**TASK BRIEF:** Reproduce each of the lines word for word.

**GIVEN DATA:**
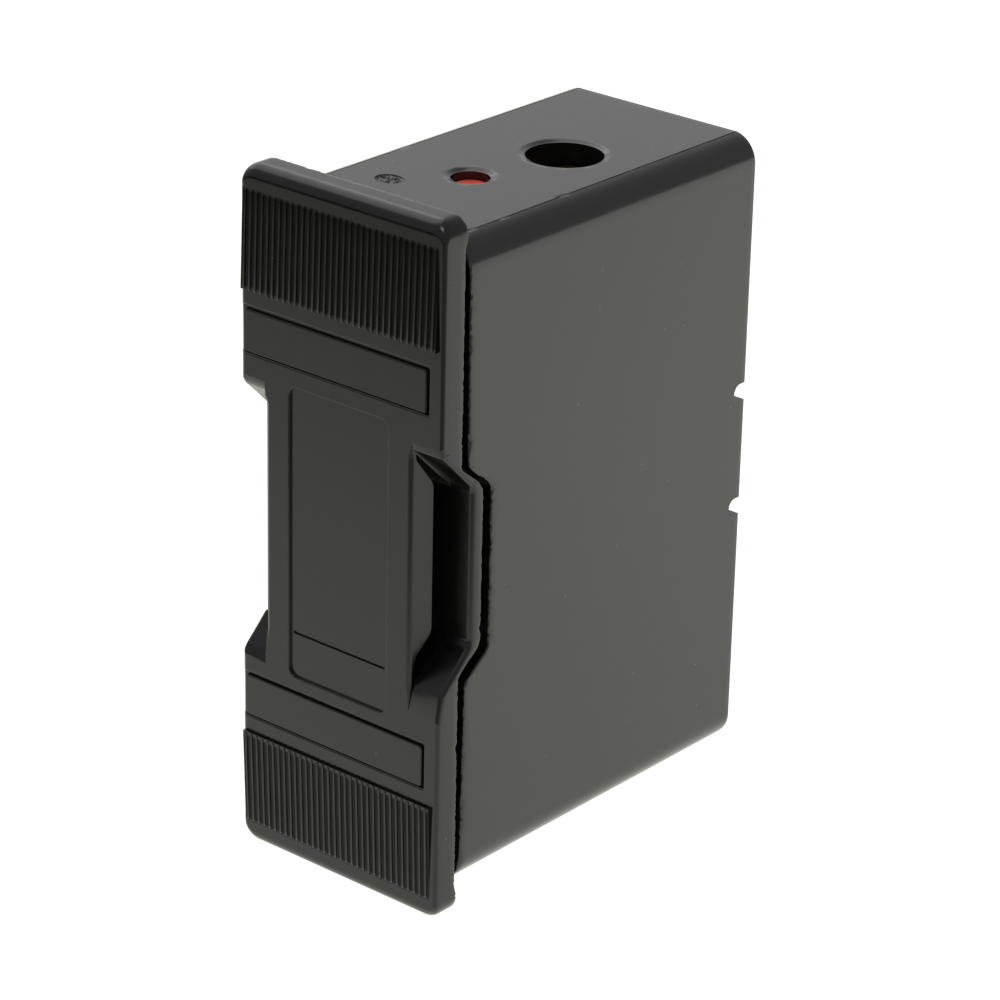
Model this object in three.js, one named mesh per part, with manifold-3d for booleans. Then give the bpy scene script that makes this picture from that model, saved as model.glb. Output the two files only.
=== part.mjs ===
// Cartridge fuse holder: a front-wired base with a pull-out carrier that holds an
// offset-tag cartridge fuse link. Millimetres. +Z runs up along the holder, the carrier
// faces -Y, and the origin is the centre of the flat mounting face at the back (Y = 0).
import * as THREE from 'three';
import { mergeVertices } from 'three/addons/utils/BufferGeometryUtils.js';
import Module from 'manifold-3d';

const wasm = await Module();
wasm.setup();

// ---- base housing -------------------------------------------------------------------
const BASE_WIDTH = 27.0;
const BASE_HEIGHT = 71.0;
const BASE_FRONT_Y = -46.4;
const BASE_CORNER_R = 2.6;
const SIDE_WALL = 2.3;
const END_WALL = 2.5;
const FLOOR_THICKNESS = 3.2;
const WAIST_CUT = { outerZ: 12.6, innerZ: 8.7, floorY: -42.4 };
const BACK_GROOVES = [[5.5, 7.5], [-8.1, -6.1]];
const BACK_GROOVE_DEPTH = 2.0;
const CABLE_HOLE = { x: 2.4, y: -18.7, r: 4.18, mouthR: 4.65, mouthDepth: 0.25 };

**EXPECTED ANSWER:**
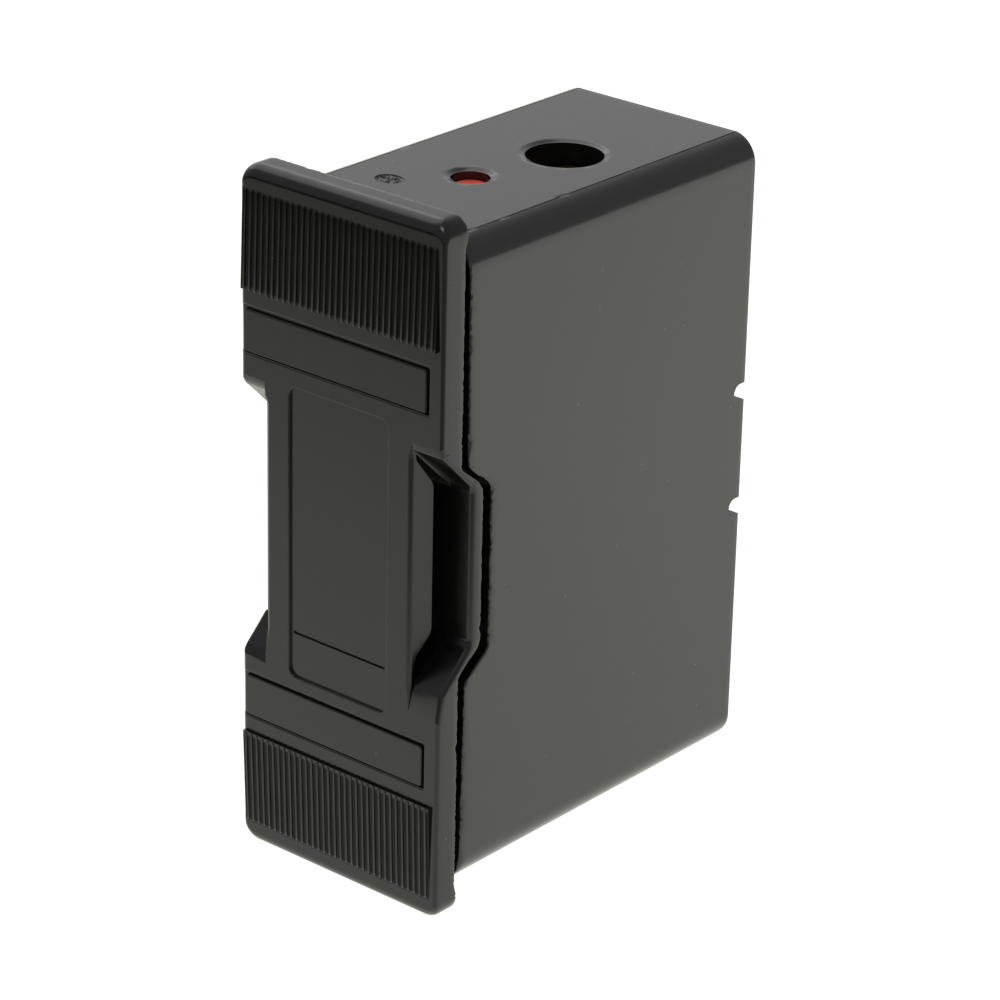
Model this object in three.js, one named mesh per part, with manifold-3d for booleans. Then give the bpy scene script that makes this picture from that model, saved as model.glb. Output the two files only.
=== part.mjs ===
// Cartridge fuse holder: a front-wired base with a pull-out carrier that holds an
// offset-tag cartridge fuse link. Millimetres. +Z runs up along the holder, the carrier
// faces -Y, and the origin is the centre of the flat mounting face at the back (Y = 0).
import * as THREE from 'three';
import { mergeVertices } from 'three/addons/utils/BufferGeometryUtils.js';
import Module from 'manifold-3d';

const wasm = await Module();
wasm.setup();

// ---- base housing -------------------------------------------------------------------
const BASE_WIDTH = 27.0;
const BASE_HEIGHT = 71.0;
const BASE_FRONT_Y = -46.4;
const BASE_CORNER_R = 2.6;
const SIDE_WALL = 2.3;
const END_WALL = 2.5;
const FLOOR_THICKNESS = 3.2;
const WAIST_CUT = { outerZ: 12.6, innerZ: 8.7, floorY: -42.4 };
const BACK_GROOVES = [[5.5, 7.5], [-8.1, -6.1]];
const BACK_GROOVE_DEPTH = 2.0;
const CABLE_HOLE = { x: 2.4, y: -18.7, r: 4.18, mouthR: 4.65, mouthDepth: 0.25 };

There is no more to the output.